# Work required
Write out all of the data without omission, exactly as shown.

[Object data in JSON]
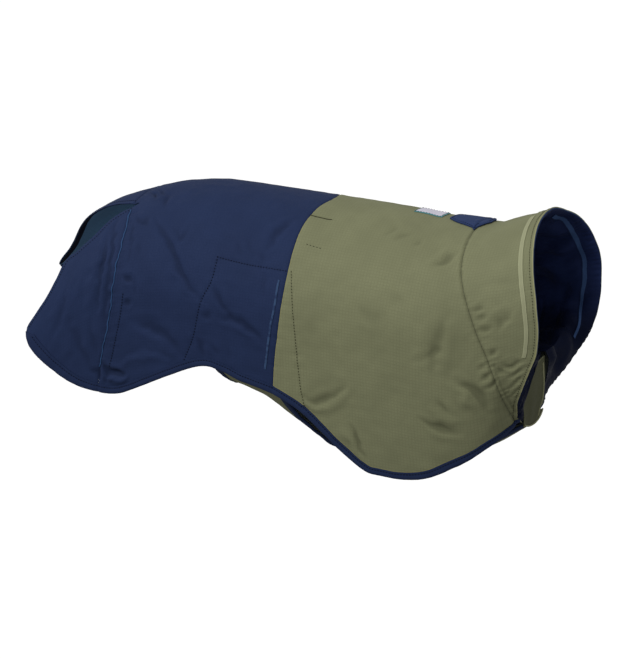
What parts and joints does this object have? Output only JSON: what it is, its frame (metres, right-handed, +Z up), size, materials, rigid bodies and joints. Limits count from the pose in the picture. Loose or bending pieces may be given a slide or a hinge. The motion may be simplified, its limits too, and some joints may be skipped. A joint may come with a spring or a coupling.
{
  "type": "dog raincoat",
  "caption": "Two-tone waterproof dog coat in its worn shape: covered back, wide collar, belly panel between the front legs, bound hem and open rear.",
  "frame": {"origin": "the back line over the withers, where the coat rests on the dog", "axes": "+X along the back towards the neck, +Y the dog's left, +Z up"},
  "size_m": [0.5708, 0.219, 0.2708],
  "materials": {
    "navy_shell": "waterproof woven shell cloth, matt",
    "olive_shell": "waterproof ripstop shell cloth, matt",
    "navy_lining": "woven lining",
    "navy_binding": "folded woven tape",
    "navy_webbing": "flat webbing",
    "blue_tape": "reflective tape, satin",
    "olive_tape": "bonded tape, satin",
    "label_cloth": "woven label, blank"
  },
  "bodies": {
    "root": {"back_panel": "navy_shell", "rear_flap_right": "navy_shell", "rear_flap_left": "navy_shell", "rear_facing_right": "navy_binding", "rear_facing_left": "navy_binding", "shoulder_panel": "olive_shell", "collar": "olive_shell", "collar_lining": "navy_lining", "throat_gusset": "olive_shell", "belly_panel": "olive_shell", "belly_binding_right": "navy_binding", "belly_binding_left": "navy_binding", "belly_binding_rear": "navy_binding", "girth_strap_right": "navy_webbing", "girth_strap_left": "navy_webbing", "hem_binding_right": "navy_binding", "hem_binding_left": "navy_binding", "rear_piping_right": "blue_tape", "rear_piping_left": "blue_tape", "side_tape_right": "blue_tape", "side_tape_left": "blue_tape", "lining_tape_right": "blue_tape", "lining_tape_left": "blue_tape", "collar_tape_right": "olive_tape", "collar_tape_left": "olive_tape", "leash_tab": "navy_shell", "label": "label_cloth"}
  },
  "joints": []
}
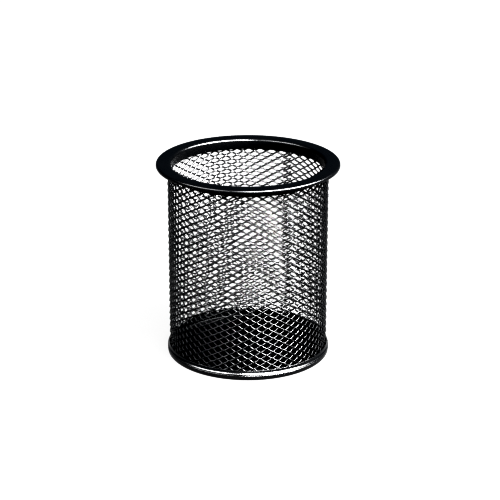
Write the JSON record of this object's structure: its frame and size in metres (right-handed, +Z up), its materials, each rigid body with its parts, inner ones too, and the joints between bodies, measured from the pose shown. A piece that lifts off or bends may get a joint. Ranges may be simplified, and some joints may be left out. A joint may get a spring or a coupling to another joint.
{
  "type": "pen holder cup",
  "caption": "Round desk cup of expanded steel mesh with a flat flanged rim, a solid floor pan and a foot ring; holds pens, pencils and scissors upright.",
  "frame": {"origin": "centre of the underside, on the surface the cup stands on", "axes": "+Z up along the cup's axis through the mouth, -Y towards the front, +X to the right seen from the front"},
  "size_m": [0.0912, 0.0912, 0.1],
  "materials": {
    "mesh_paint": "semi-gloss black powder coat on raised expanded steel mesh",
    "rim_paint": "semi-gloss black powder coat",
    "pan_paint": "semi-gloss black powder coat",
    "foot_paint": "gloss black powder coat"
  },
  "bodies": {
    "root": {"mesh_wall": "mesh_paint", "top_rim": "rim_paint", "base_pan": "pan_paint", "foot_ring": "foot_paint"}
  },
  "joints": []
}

# Response to this exercise
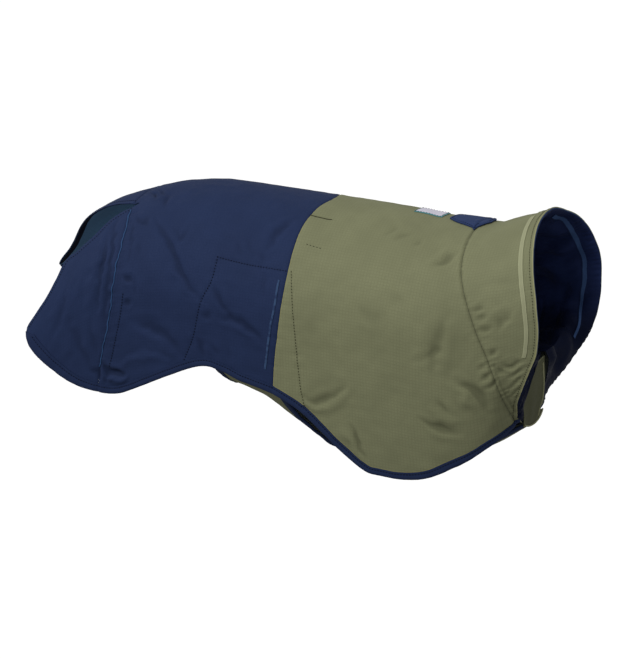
What parts and joints does this object have? Output only JSON: what it is, its frame (metres, right-handed, +Z up), size, materials, rigid bodies and joints. Limits count from the pose in the picture. Loose or bending pieces may be given a slide or a hinge. The motion may be simplified, its limits too, and some joints may be skipped. A joint may come with a spring or a coupling.
{
  "type": "dog raincoat",
  "caption": "Two-tone waterproof dog coat in its worn shape: covered back, wide collar, belly panel between the front legs, bound hem and open rear.",
  "frame": {"origin": "the back line over the withers, where the coat rests on the dog", "axes": "+X along the back towards the neck, +Y the dog's left, +Z up"},
  "size_m": [0.5708, 0.219, 0.2708],
  "materials": {
    "navy_shell": "waterproof woven shell cloth, matt",
    "olive_shell": "waterproof ripstop shell cloth, matt",
    "navy_lining": "woven lining",
    "navy_binding": "folded woven tape",
    "navy_webbing": "flat webbing",
    "blue_tape": "reflective tape, satin",
    "olive_tape": "bonded tape, satin",
    "label_cloth": "woven label, blank"
  },
  "bodies": {
    "root": {"back_panel": "navy_shell", "rear_flap_right": "navy_shell", "rear_flap_left": "navy_shell", "rear_facing_right": "navy_binding", "rear_facing_left": "navy_binding", "shoulder_panel": "olive_shell", "collar": "olive_shell", "collar_lining": "navy_lining", "throat_gusset": "olive_shell", "belly_panel": "olive_shell", "belly_binding_right": "navy_binding", "belly_binding_left": "navy_binding", "belly_binding_rear": "navy_binding", "girth_strap_right": "navy_webbing", "girth_strap_left": "navy_webbing", "hem_binding_right": "navy_binding", "hem_binding_left": "navy_binding", "rear_piping_right": "blue_tape", "rear_piping_left": "blue_tape", "side_tape_right": "blue_tape", "side_tape_left": "blue_tape", "lining_tape_right": "blue_tape", "lining_tape_left": "blue_tape", "collar_tape_right": "olive_tape", "collar_tape_left": "olive_tape", "leash_tab": "navy_shell", "label": "label_cloth"}
  },
  "joints": []
}
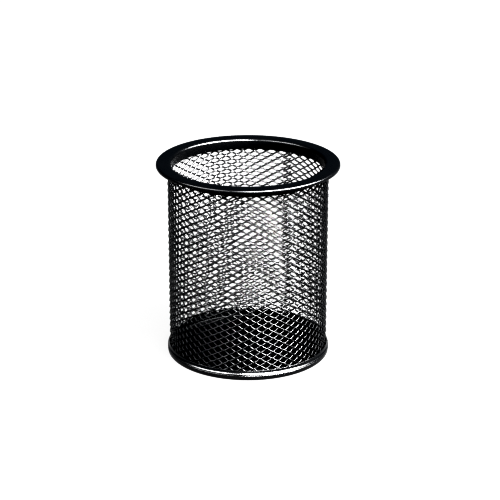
Write the JSON record of this object's structure: its frame and size in metres (right-handed, +Z up), its materials, each rigid body with its parts, inner ones too, and the joints between bodies, measured from the pose shown. A piece that lifts off or bends may get a joint. Ranges may be simplified, and some joints may be left out. A joint may get a spring or a coupling to another joint.
{
  "type": "pen holder cup",
  "caption": "Round desk cup of expanded steel mesh with a flat flanged rim, a solid floor pan and a foot ring; holds pens, pencils and scissors upright.",
  "frame": {"origin": "centre of the underside, on the surface the cup stands on", "axes": "+Z up along the cup's axis through the mouth, -Y towards the front, +X to the right seen from the front"},
  "size_m": [0.0912, 0.0912, 0.1],
  "materials": {
    "mesh_paint": "semi-gloss black powder coat on raised expanded steel mesh",
    "rim_paint": "semi-gloss black powder coat",
    "pan_paint": "semi-gloss black powder coat",
    "foot_paint": "gloss black powder coat"
  },
  "bodies": {
    "root": {"mesh_wall": "mesh_paint", "top_rim": "rim_paint", "base_pan": "pan_paint", "foot_ring": "foot_paint"}
  },
  "joints": []
}